Synthetic dataset generator

fedot.utilities.synth_dataset_generator.classification_dataset(samples_amount: int, features_amount: int, classes_amount: int, features_options: Dict, noise_fraction: float = 0.1, full_shuffle: bool = True, weights: Optional[list] = None)[source]

Generates a random dataset for n-class classification problem using scikit-learn API.

Parameters
  • samples_amount – Total amount of samples in the resulted dataset.

  • features_amount – Total amount of features per sample.

  • classes_amount – The amount of classes in the dataset.

  • features_options

    The dictionary containing features options in key-value format

    possible features_options variants:
    • informative -> the amount of informative features

    • redundant -> the amount of redundant features

    • repeated -> the amount of features that repeat the informative features

    • clusters_per_class -> the amount of clusters for each class

  • noise_fraction – the fraction of noisy labels in the dataset

  • full_shuffle – if true then all features and samples will be shuffled

  • weights – The proportions of samples assigned to each class. If None, then classes are balanced

Returns

features and target as numpy-arrays

Return type

array

fedot.utilities.synth_dataset_generator.regression_dataset(samples_amount: int, features_amount: int, features_options: Dict, n_targets: int, noise: float = 0.0, shuffle: bool = True)[source]

Generates a random dataset for regression problem using scikit-learn API.

Parameters
  • samples_amount – total amount of samples in the resulted dataset

  • features_amount – total amount of features per sample

  • features_options

    the dictionary containing features options in key-value format

    possible features_options variants:
    • informative -> the amount of informative features

    • bias -> bias term in the underlying linear model

  • n_targets – the amount of target variables

  • noise – the standard deviation of the gaussian noise applied to the output

  • shuffle – if True then all features and samples will be shuffled

Returns

features and target as numpy-arrays

Return type

array

fedot.utilities.synth_dataset_generator.gauss_quantiles_dataset(samples_amount: int, features_amount: int, classes_amount: int, full_shuffle=True, **kwargs)[source]

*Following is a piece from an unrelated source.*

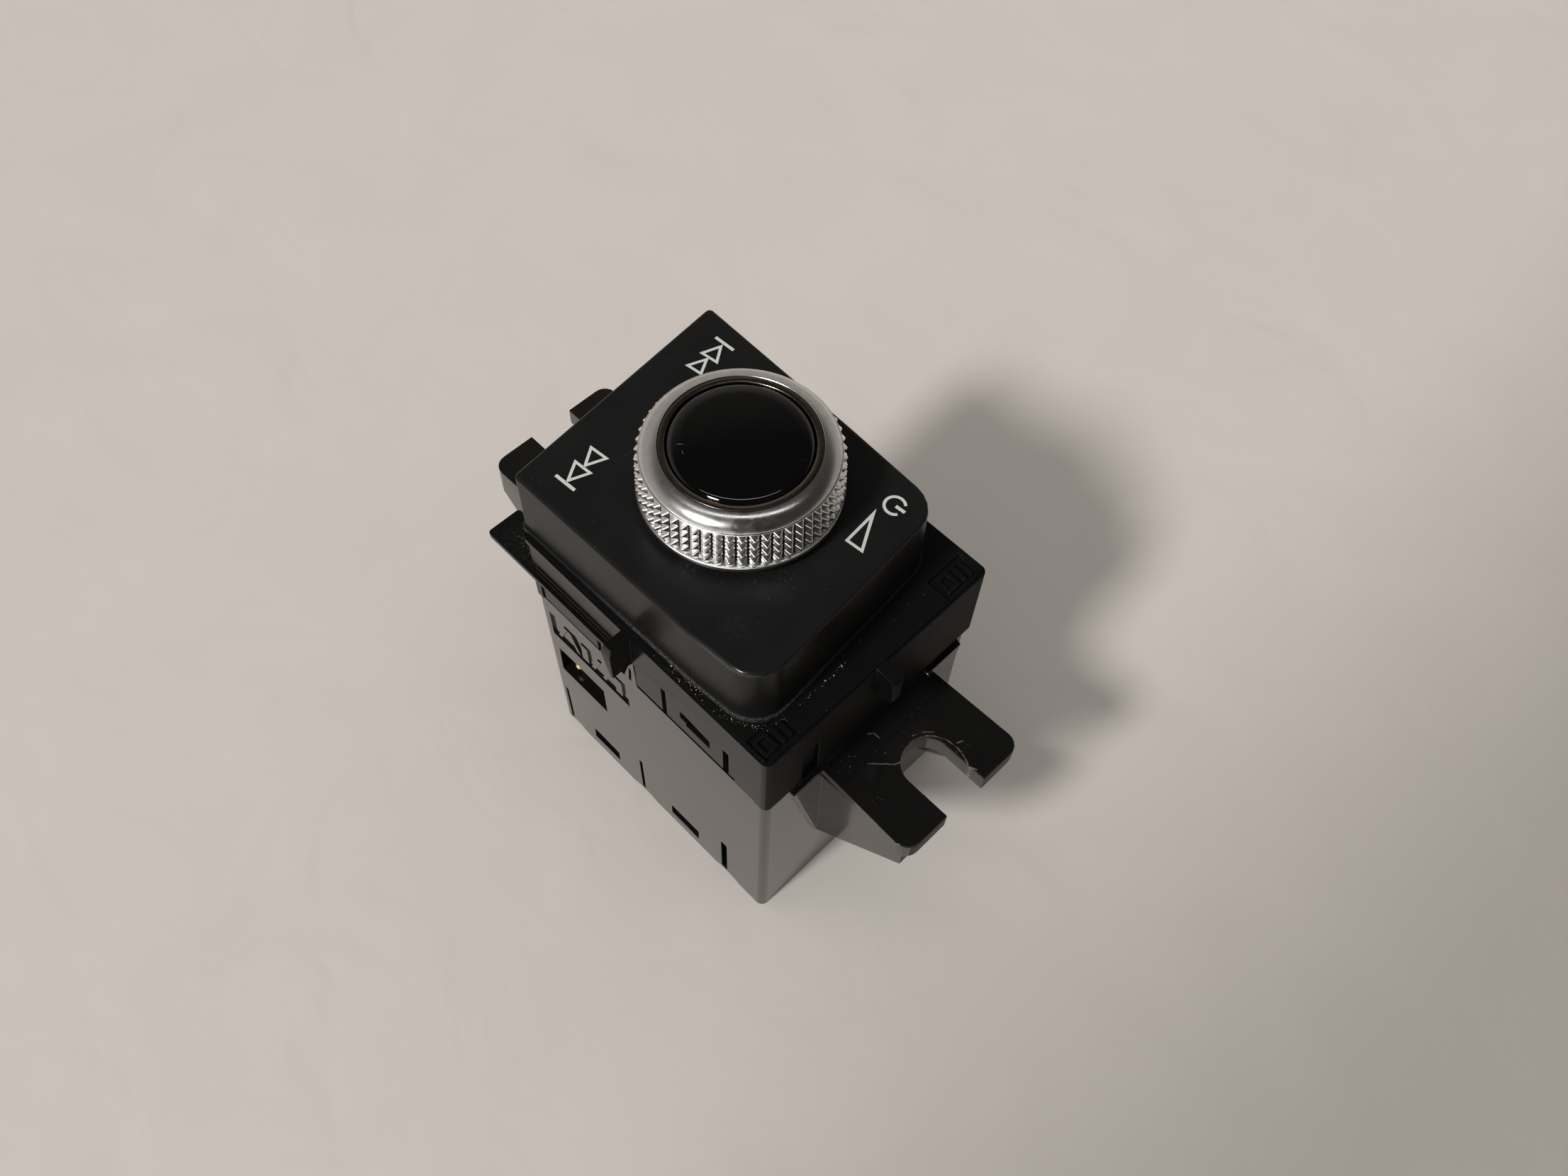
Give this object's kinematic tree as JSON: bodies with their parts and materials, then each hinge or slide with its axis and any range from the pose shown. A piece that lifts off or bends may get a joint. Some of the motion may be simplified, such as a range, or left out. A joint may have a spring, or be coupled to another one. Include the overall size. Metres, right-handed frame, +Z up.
{
  "type": "volume control switch",
  "caption": "Console volume switch: a knurled knob that turns, presses and tilts on a slanted cover over a frame and a deep housing with slotted mounting brackets.",
  "frame": {"origin": "centre of the lower housing's bottom face, on the surface that the switch stands on", "axes": "+Z up along the knob's axis, +X towards the side with the window, +Y towards the shorter bracket"},
  "size_m": [0.047, 0.0909, 0.0807],
  "materials": {
    "housing_black": "glossy injection moulded",
    "frame_black": "glossy injection moulded",
    "cover_black": "fine satin, soft to the touch",
    "knob_silver": "satin silver, cut knurl",
    "cap_black": "polished",
    "ring_metal": "dark brownish anodised",
    "inner_plastic": "moulded",
    "board_green": "solder mask",
    "component_black": "moulded",
    "brass_contact": "plain",
    "bright_steel": "plain",
    "encoder_metal": "pressed",
    "lamp_white": "moulded",
    "clear_plastic": "clear, polished",
    "seal_foam": "closed-cell foam"
  },
  "bodies": {
    "housing": {"lower_housing": "housing_black", "upper_frame": "frame_black", "top_cover": "cover_black", "base_plate": "inner_plastic", "connector_shroud": "inner_plastic", "board_header": "inner_plastic", "pivot_stand_front": "inner_plastic", "pivot_stand_rear": "inner_plastic", "skip_switch_left": "inner_plastic", "skip_switch_right": "inner_plastic", "main_board": "board_green", "switch_board": "board_green", "control_chip": "component_black", "filter_capacitor": "component_black", "connector_pins": "brass_contact", "brass_contact": "brass_contact", "header_pins": "brass_contact", "board_screws": "bright_steel", "cover_screws": "bright_steel", "backlight_leds": "lamp_white", "light_guide_left": "clear_plastic", "light_guide_right": "clear_plastic", "light_guide_power": "clear_plastic", "hub_seal": "seal_foam"},
    "rocker": {"rocker_cradle": "inner_plastic", "tilt_pins": "bright_steel", "encoder_body": "encoder_metal", "encoder_nut": "bright_steel", "press_dome": "bright_steel", "return_spring": "bright_steel"},
    "plunger": {"sliding_collar": "inner_plastic"},
    "knob": {"encoder_shaft": "bright_steel", "knob_hub": "inner_plastic", "knob_sleeve": "knob_silver", "trim_ring": "ring_metal", "knob_cap": "cap_black"}
  },
  "joints": [
    {"name": "skip_tilt", "type": "hinge", "parent": "housing", "child": "rocker", "pos_m": [0, -0.0027, 0.06], "axis": [0, 1, 0], "range_deg": [-2, 2], "stiffness_Nm_per_rad": 0.8},
    {"name": "knob_press", "type": "slide", "parent": "rocker", "child": "plunger", "axis": [0, 0, -1], "range_m": [0, 0.0006], "stiffness_N_per_m": 1500, "springref_m": -0.001, "deforming": ["return_spring"]},
    {"name": "volume_spin", "type": "hinge", "parent": "plunger", "child": "knob", "pos_m": [0, -0.0027, 0.0714], "axis": [0, 0, 1], "continuous": true}
  ]
}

Generates a random dataset for n-class classification problem based on multi-dimensional gaussian distribution quantiles using scikit-learn API.

Parameters
  • samples_amount – total amount of samples in the resulted dataset

  • features_amount – total amount of features per sample

  • classes_amount – the amount of classes in the dataset

  • full_shuffle – if True then all features and samples will be shuffled

  • kwargs – Optional[‘gauss_params’] mean and covariance values of the distribution

Returns

features and target as numpy-arrays

Return type

array

fedot.utilities.synth_dataset_generator.generate_synthetic_data(length: int = 2200, periods: int = 5)[source]

The function generates a synthetic one-dimensional array without omissions

Parameters
  • length – the length of the array

  • periods – the number of periods in the sine wave

Returns

an array without gaps

Return type

array